# TASK TO CARRY OUT
Find the line containing "obj.data.transform(world)", then output it and every line after it through the end of the listing below, exactly as written.

# SUPPLIED MATERIAL
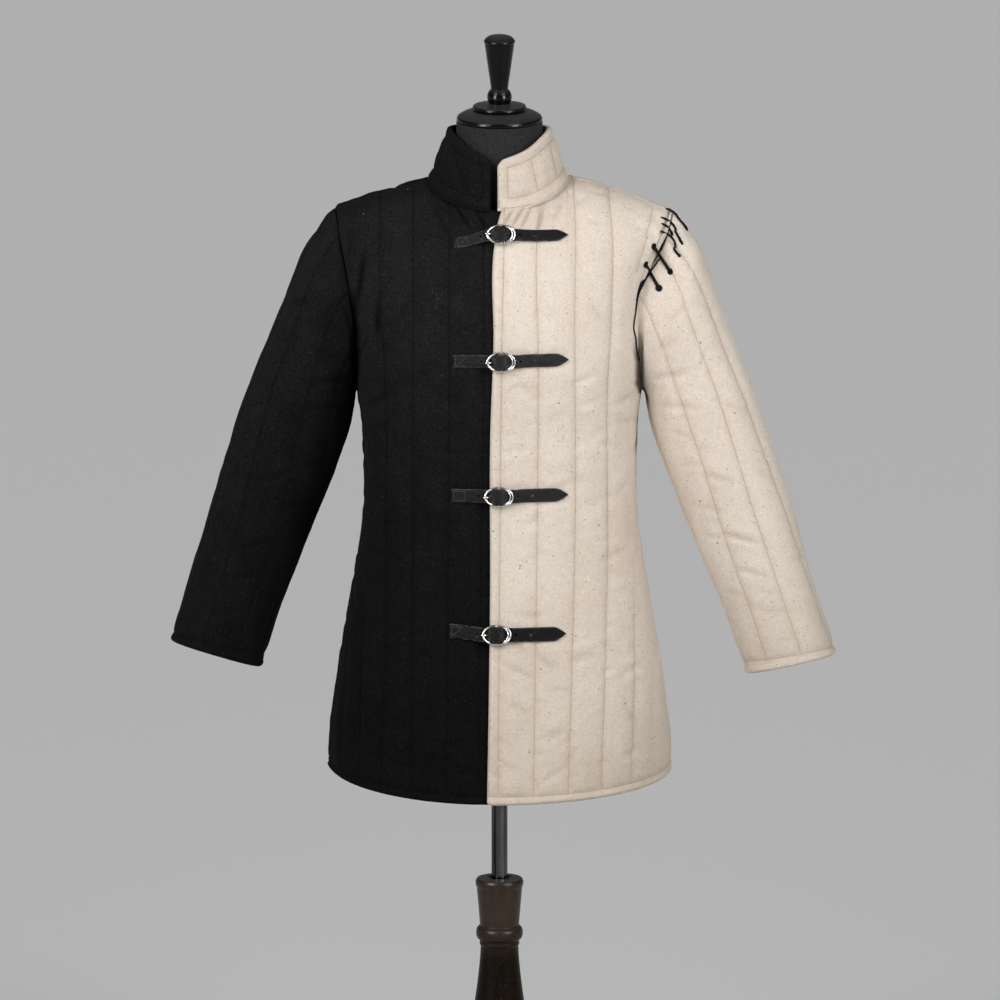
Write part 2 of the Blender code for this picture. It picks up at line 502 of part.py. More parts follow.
# ---------------------------------------------------------------- dress form and stand
FORM = dict(
    z=(FORM_BOTTOM, 0.790, 0.850, 0.910, 0.980, 1.060, 1.120, 1.186),
    half=(0.158, 0.168, 0.174, 0.171, 0.164, 0.160, 0.164, 0.172),
    front=(0.100, 0.110, 0.116, 0.112, 0.104, 0.100, 0.104, 0.112),
    back=(0.104, 0.116, 0.124, 0.116, 0.102, 0.090, 0.094, 0.102),
)
around = 24
phi = np.linspace(-np.pi, np.pi, around, endpoint=False)
rings = []
for z, shrink in ((FORM_BOTTOM, 0.93), (FORM_BOTTOM + 0.006, 0.985), (0.765, 1), (0.80, 1), (0.85, 1), (0.91, 1), (0.98, 1), (1.06, 1), (1.12, 1), (1.186, 1)):
    front = np.cos(phi) >= 0
    deep = np.where(front, along(FORM, "front", z), along(FORM, "back", z)) * shrink
    half = along(FORM, "half", z) * shrink
    r = (np.abs(np.sin(phi)) ** 2.4 + np.abs(np.cos(phi)) ** 2.4) ** (1 / 2.4)
    rings.append(np.stack([half * np.sin(phi) / r, -deep * np.cos(phi) / r, np.full(around, z)], -1))
for w in (0.18, 0.32, 0.45, 0.57, 0.68, 0.78, 0.87, 0.95):
    share = np.sin(0.5 * np.pi * w) ** 2
    front = np.cos(phi) >= 0
    deep = np.where(front, along(CHEST, "front", share, "share") - 0.020, along(CHEST, "back", share, "share") - 0.0135) * np.sqrt(1 - share ** 3)
    half = np.interp(share, (0, 0.3, 0.7, 1.0), (0.170, 0.1745, 0.1765, 0.1760))
    r = (np.abs(np.sin(phi)) ** 2.6 + np.abs(np.cos(phi)) ** 2.6) ** (1 / 2.6)
    x = half * np.sin(phi) / r
    z = ARMPIT + share * (np.minimum(along(SHOULDER[-1], "z", np.abs(x), "x"), along(SHOULDER[1], "z", np.abs(x), "x")) - 0.0150 - ARMPIT)
    rings.append(np.stack([x, -deep * np.cos(phi) / r, z], -1))
verts = np.concatenate(rings)
faces = []
for i in range(len(rings) - 1):
    for k in range(around):
        a, b = i * around + k, i * around + (k + 1) % around
        faces += [(a, b, b + around), (a, b + around, a + around)]
low, high = len(verts), len(verts) + 1
verts = np.concatenate([verts, [rings[0].mean(0)], [rings[-1].mean(0) * (0, 1, 0) + (0, 0, ARMPIT + 1.0 * (1.493 - 0.0150 - ARMPIT))]])
last = (len(rings) - 1) * around
for k in range(around):
    faces += [(low, (k + 1) % around, k), (high, last + k, last + (k + 1) % around)]
form = make("form_torso", verts, faces, (0.018, 0.018, 0.02), 0.9)
combine("UNION", form, turned("neck_tool", NECK, (0.018, 0.018, 0.02), 0.9))
turned("neck_cap", CAP, (0.01, 0.01, 0.01), 0.15, around=28)
turned("neck_disc", DISC, (0.01, 0.01, 0.01), 0.15, around=24)
turned("finial", FINIAL, (0.01, 0.01, 0.01), 0.15, around=18)
turned("pole", POLE, (0.06, 0.06, 0.065), 0.35, 1.0, around=24)
turned("post", POST, (0.035, 0.025, 0.02), 0.45, around=20)
turned("base", BASE, (0.035, 0.025, 0.02), 0.45, around=40)


# ---------------------------------------------------------------- fastenings
def on_front(x, z, off):
    """Point and normal above the body's front, at x and z."""
    x, z = np.broadcast_arrays(np.asarray(x, float), np.asarray(z, float))
    out, nor = np.empty(x.shape + (3,)), np.empty(x.shape + (3,))
    for k in np.ndindex(x.shape):
        v = float(height_v("front", z[k]))
        for _ in range(6):
            a = float(alpha_at(1, "front", np.array(x[k]), np.array(v)))
            p = body(1, "front", np.array(a), np.array(v))
            v += (z[k] - p[2]) / (0.55 if v < 1 else 0.35)
        out[k], nor[k] = p, body_normal(1, "front", np.array(a), np.array(v))
    return out + nor * np.asarray(off)[..., None], nor


LEATHER, STEEL = (0.012, 0.011, 0.011), (0.55, 0.55, 0.54)
for number, f in enumerate(FASTENINGS, 1):
    cx, z0 = f["x"], f["z"]
    v0 = float(height_v("front", z0))
    edge_x = float(front_edge(np.array(v0)))
    hump = 0.0153
    # the strap's height over the body surface, from its sewn end to its tip
    xs = [f["left"], f["left"] + 0.009, f["left"] + 0.018, cx - 0.035, cx - 0.0270, cx - 0.0205, cx - 0.0165, cx - 0.0135, cx - 0.0090, cx - 0.0050, cx - 0.0020, cx + 0.0022,
          cx + 0.0060, cx + 0.0095, cx + 0.0135, cx + 0.0170, cx + 0.0210, cx + 0.030, cx + 0.042, cx + 0.056, f["tip"] - 0.0135, f["tip"] - 0.0085, f["tip"] - 0.0035, f["tip"]]
    top_left = 0.0013 + STRAP_T / 2
    offs = [top_left, top_left, top_left, top_left + 0.0004, 0.0052, 0.0072, 0.0078, 0.0083, 0.0110, 0.0142, hump, hump, 0.0138, 0.0110, 0.0083, 0.0082, 0.0084]
    xs, offs = np.array(xs), np.array(offs + [0.0] * (24 - len(offs)))
    far = RAISE * (1 - ease(0, 0.07, xs - edge_x)) + 0.0013 + STRAP_T / 2
    offs[17:] = far[17:]
    offs[17] = far[17] + 0.0017
    zs = z0 - f["drop"] * (1 - ease(f["left"], cx - 0.012, xs))
    path, nor = on_front(xs, zs, offs)
    half = np.full(len(xs), STRAP_W / 2)
    half[0] *= 0.97
    half[-3:] = STRAP_W / 2 * np.array([0.86, 0.52, 0.14])
    strap = ribbon("strap_%d" % number, path, nor, half, STRAP_T, LEATHER)
    mid, mid_n = on_front(np.array(cx), np.array(z0), np.array(0.0))
    right = unit(np.cross(np.array([0, 0, 1.0]), mid_n)) * 1.0
    right = right if right[0] > 0 else -right
    rise = unit(np.cross(mid_n, right))
    rise = rise if rise[2] > 0 else -rise
    spot = lambda a, b, c: mid + right * a + rise * b + mid_n * c

    # holes for the prong and for the settings beside it
    for hx, hr in ((-0.0033, 0.0026), (0.026, 0.0014), (0.046, 0.0014), (-0.0270, 0.0014)):
        p, n = on_front(np.array(cx + hx), np.array(float(np.interp(cx + hx, xs, zs))), np.array(0.0))
        tool = tube("hole", np.array([p - n * 0.001, p + n * 0.024]), hr, LEATHER, sides=8, up=(0, 0, 1.0))
        combine("DIFFERENCE", strap, tool)

    # lens-shaped ring with a bar across its middle
    t = np.linspace(0, 2 * np.pi, 22, endpoint=False)
    lens = [spot(0.0187 * np.sign(np.cos(k)) * abs(np.cos(k)) ** 0.72, 0.0137 * np.sign(np.sin(k)) * abs(np.sin(k)) ** 0.80, 0.0120 - 0.0015 * np.sin(k) ** 2) for k in t]
    frame = tube("buckle_frame_%d" % number, lens, RING_R, STEEL, sides=6, loop=True, metal=1.0, rough=0.3, up=mid_n)
    bar = tube("bar", [spot(0, b, c) for b, c in ((-0.0137, 0.0114), (-0.0120, 0.0100), (-0.0105, 0.0095), (0, 0.0095), (0.0105, 0.0095), (0.0120, 0.0100), (0.0137, 0.0114))],
               BAR_R, STEEL, sides=6, metal=1.0, up=(1.0, 0, 0))
    combine("UNION", frame, bar)

    # prong: an eye round the bar and a needle that lies over the strap on to the ring
    eye = tube("prong_%d" % number, [spot(0.0029 * np.cos(k), 0, 0.0095 + 0.0029 * np.sin(k)) for k in np.linspace(0, 2 * np.pi, 11, endpoint=False)],
               PRONG_R, STEEL, sides=5, loop=True, metal=1.0, rough=0.3, up=rise)
    needle = tube("needle", [spot(*p) for p in ((-0.0015, 0, 0.0118), (-0.0029, 0, 0.0135), (-0.0038, 0, 0.0158), (-0.0052, 0, 0.0172), (-0.0080, 0, 0.0170), (-0.0120, 0, 0.0156), (-0.0165, 0, 0.0149), (-0.0205, 0, 0.0148))],
                  np.array([0.0009, 0.0009, 0.0009, 0.0010, 0.0011, 0.0011, 0.0010, 0.0006]), STEEL, sides=5, metal=1.0, up=rise)
    combine("UNION", eye, needle)

    # chape: sewn to the left front and folded round the bar
    turn = np.linspace(-0.5 * np.pi, -1.62 * np.pi, 9)
    loop_path = [(0.0026 * np.cos(k), 0.0095 + 0.0026 * np.sin(k)) for k in turn]
    flat = [(0.0285, 0.0), (0.020, 0.0), (0.012, 0.0), (0.006, 0.0)]
    cpath, cn = [], []
    for a, c in flat:
        level = float(RAISE * (1 - ease(0, 0.07, cx + a - edge_x))) + 0.0010 + 0.0007
        cpath.append(on_front(np.array(cx + a), np.array(z0), np.array(level))[0])
        cn.append(mid_n)
    for a, c in loop_path:
        cpath.append(spot(a, 0, c))
        cn.append(unit(right * a + mid_n * (c - 0.0095)) * -1.0)
    chape = ribbon("chape_%d" % number, cpath, np.array(cn), np.full(len(cpath), 0.0072), 0.0014, LEATHER)
    slot = make("slot", [spot(a, b, c) for a in (-0.008, 0.0075) for b in (-0.0017, 0.0017) for c in (0.0042, 0.020)],
                [(0, 1, 3, 2), (4, 6, 7, 5), (0, 4, 5, 1), (2, 3, 7, 6), (0, 2, 6, 4), (1, 5, 7, 3)], LEATHER)
    combine("DIFFERENCE", chape, slot)

# ---------------------------------------------------------------- lacing of the left sleeve
# each bar: row share and angle inside the body's edge of its body eyelet, then turn and run of its sleeve eyelet
BARS = dict(
    row=(0.700, 0.632, 0.772, 0.815, 0.856, 0.945),
    inset=(0.034, 0.038, 0.034, 0.036, 0.052, 0.036),
    turn=(1.070, 1.328, 0.787, 0.604, 0.604, 0.233),
    run=(0.052, 0.040, 0.063, 0.030, 0.0600, 0.062),
)
CORD = (0.014, 0.014, 0.015)


def on_body(row, inset, off):
    v = np.array(1.0 + row)
    a = alpha_arm(1, v) - inset
    n = body_normal(1, "front", a, v)
    return body(1, "front", a, v) + n * off, n


def on_sleeve(turn, run, off):
    t, r = np.array(float(turn)), np.array(float(max(run, 0.004)))
    n = sleeve_normal(1, t, r)
    return sleeve(1, t, r) + n * off, n


def eyelet(name, p, n):
    u = unit(np.cross(n, np.array([0.2, 0.1, 1.0])))
    w = np.cross(n, u)
    ring = [p + EYE_R * (u * np.cos(k) + w * np.sin(k)) for k in np.linspace(0, 2 * np.pi, 10, endpoint=False)]
    tube(name, ring, EYE_WIRE, CORD, sides=5, loop=True, up=n)


for k, (row, inset, turn, run) in enumerate(zip(*(BARS[c] for c in ("row", "inset", "turn", "run"))), 1):
    high = 0.0074
    b, nb = on_body(row, inset, 0.0)
    e, ne = on_sleeve(turn, run, 0.0)
    eyelet("eyelet_body_%d" % k, b + nb * 0.0021, nb)
    eyelet("eyelet_sleeve_%d" % k, e + ne * 0.0021, ne)
    seam_turn = np.pi * (1 - row)
    over = [on_body(row, inset * 0.3, high)[0], on_sleeve(seam_turn + 0.3 * (turn - seam_turn), 0.004, high)[0],
            on_sleeve(seam_turn + 0.7 * (turn - seam_turn), run * 0.45, high)[0]]
    to_over, from_over = unit(over[0] - b - nb * high), unit(over[-1] - e - ne * high)
    path = [b + nb * 0.0014, b + nb * 0.0048, b + nb * high + to_over * 0.0034, *over, e + ne * high + from_over * 0.0034, e + ne * 0.0048, e + ne * 0.0014]
    tube("lace_%d" % k, path, LACE_R, CORD, sides=6, up=(0.5, 0.3, 1.0))

rows = np.array((0.690, 0.655, 0.615, 0.575, 0.535, 0.500, 0.465, 0.430))
sink = np.array((-0.0022, -0.0018, -0.0008, 0.0010, 0.0030, 0.0038, 0.0042, 0.0042))
side_by = np.array((0.0105, 0.0085, 0.0062, 0.0042, 0.0022, 0.0012, 0.0012, 0.0012))
tube("lace_run", [on_body(r, -b / 0.2, o)[0] for r, o, b in zip(rows, sink, side_by)], LACE_R, CORD, sides=6, up=(1.0, 0.2, 0.1))
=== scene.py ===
"""Looks of a two-colour quilted gambeson on a limbless dress form. Metres, +Z up, the front faces -Y."""
import math
import bpy
import numpy as np
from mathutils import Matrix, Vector


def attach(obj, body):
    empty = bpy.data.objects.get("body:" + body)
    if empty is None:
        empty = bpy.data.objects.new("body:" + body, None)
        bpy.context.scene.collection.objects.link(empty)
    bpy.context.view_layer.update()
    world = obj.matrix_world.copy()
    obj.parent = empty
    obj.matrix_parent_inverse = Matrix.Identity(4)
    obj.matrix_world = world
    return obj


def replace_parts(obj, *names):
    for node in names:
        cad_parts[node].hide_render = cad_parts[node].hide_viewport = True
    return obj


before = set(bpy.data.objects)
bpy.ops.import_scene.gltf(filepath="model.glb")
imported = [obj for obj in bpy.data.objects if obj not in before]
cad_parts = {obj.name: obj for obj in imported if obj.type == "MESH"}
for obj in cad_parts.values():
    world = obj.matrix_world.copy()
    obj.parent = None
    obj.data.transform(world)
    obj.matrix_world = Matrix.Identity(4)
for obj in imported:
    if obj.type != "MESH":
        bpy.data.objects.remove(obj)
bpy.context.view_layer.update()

# ---------------------------------------------------------------- camera
camera_data = bpy.data.cameras.new("camera")
camera_data.lens, camera_data.sensor_width = 1588.0, 36.0
camera_data.clip_start, camera_data.clip_end = 1.0, 600.0
camera = bpy.data.objects.new("camera", camera_data)
bpy.context.scene.collection.objects.link(camera)
back = Vector((0.0, -math.cos(math.radians(12)), math.sin(math.radians(12))))
camera.location = Vector((-0.0007, 0.0, 1.033)) + back * 60.0
camera.rotation_euler = (-back).to_track_quat("-Z", "Y").to_euler()
bpy.context.scene.camera = camera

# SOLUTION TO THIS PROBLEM
    obj.data.transform(world)
    obj.matrix_world = Matrix.Identity(4)
for obj in imported:
    if obj.type != "MESH":
        bpy.data.objects.remove(obj)
bpy.context.view_layer.update()

# ---------------------------------------------------------------- camera
camera_data = bpy.data.cameras.new("camera")
camera_data.lens, camera_data.sensor_width = 1588.0, 36.0
camera_data.clip_start, camera_data.clip_end = 1.0, 600.0
camera = bpy.data.objects.new("camera", camera_data)
bpy.context.scene.collection.objects.link(camera)
back = Vector((0.0, -math.cos(math.radians(12)), math.sin(math.radians(12))))
camera.location = Vector((-0.0007, 0.0, 1.033)) + back * 60.0
camera.rotation_euler = (-back).to_track_quat("-Z", "Y").to_euler()
bpy.context.scene.camera = camera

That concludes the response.